In today’s Gospel, we hear a conversation a bit like that. Jews are not supposed to do this, Samaritans are not supposed to do that, Jesus is not supposed to talk to a woman in the public square ….. And so it goes. Like James McBride’s mother, Jesus relentlessly peels back the layers – the societal and cultural expectations, the pre-definitions and stereotypes. The truth lies beyond these.

Actually, we do need our constructs – pre-definitions, names, expectations, laws …. all those great and small fabrications that allow us to deal with other people and remain more or less sane as we negotiate the complexities of a world that will always remain ultimately incomprehensible and uncontrollable. The danger is that we start to think that the way we have constructed our social world is actually the ultimate truth of things.

Our definitions of God are not God. Religion and the symbols and rituals, dogmas and laws of the Church, are a means to an end.

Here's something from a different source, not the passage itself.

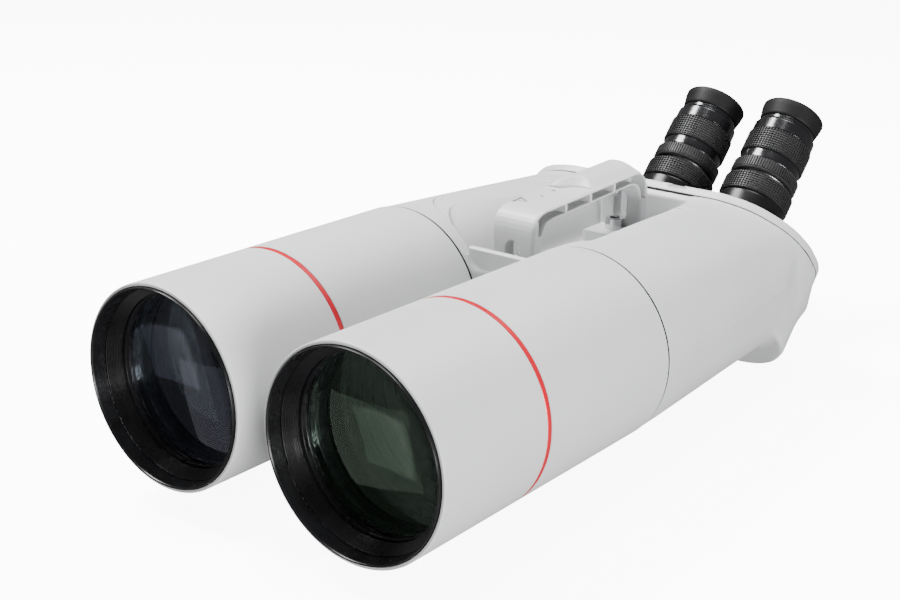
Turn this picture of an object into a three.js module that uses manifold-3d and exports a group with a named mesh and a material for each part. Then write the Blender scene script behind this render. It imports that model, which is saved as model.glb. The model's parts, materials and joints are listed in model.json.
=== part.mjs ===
// Giant astronomy binoculars: two 100 mm objectives, a common rear housing with a carry handle,
// and 45-degree eyepieces on turrets that set the distance between the eyes.
//
// Everything is modelled in the optical frame: X across the two tubes, Y from the objective rims
// to the eyepieces, Z up, with z = 0 on the tube axes. "left" is the user's left, which is +X.
// The rear cover, turrets and eyepieces are modelled in a slanted frame, whose Y is the
// eyepiece axis, 45 degrees up. At the end the whole model is moved so that the part's
// origin is the centre of the mounting foot's lower face.
import * as THREE from "three";
import { mergeVertices } from "three/addons/utils/BufferGeometryUtils.js";
import { ConvexGeometry } from "three/addons/geometries/ConvexGeometry.js";
import Module from "manifold-3d";

const wasm = await Module();
wasm.setup();

// ---- driving dimensions, in millimetres ----
const TUBE_X = 69.5; // half the distance between the two tube axes
const TUBE_R = 60; // outer radius of the dew shields
const SHIELD_LENGTH = 204.6;
const HOUSING_FRONT = 205.2; // front faces of the housing's two lobes
const SHIELD_BORE = 57.4;
const INNER_TUBE_R = 56.2; // main tube and lens cell, inside the dew shields
const INNER_TUBE_BORE = 53.6;
const CELL_FRONT = 15.4;
const CELL_BORE = 51.8;
const LENS_R = 51.5;
const CLEAR_R = 49.6; // half the clear aperture
const RED_BAND = 85.9; // middle of the red band
const SLANT = Math.PI / 4; // eyepiece axes above the tube axes
const SLANT_Y = 416.4; // the slanted frame's origin: middle of the housing's slanted rim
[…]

When they become ends in themselves we have what the Australian poet, Les Murray, has called, ecclesiolatry.

Jesus gently but firmly leads the Samaritan woman beyond the various constructs – both cultural and religious – that stand in the way of the Good News. Jesus himself embodies that News. It is the News already implicit in the Exodus Event. God liberates the people from the oppression of Pharaoh. This is a political and social liberation, a harbinger of a much more profound existential liberation that is to begin in the wilderness. In the wilderness the people are invited into a Covenant of Love. This Covenant is not so much a contract with God as it is a journey with God. In and through that journey God is committed to loving the people – and us – into freedom.

The question Jesus poses to the Samaritan woman and to us is, “Do you want the freedom?”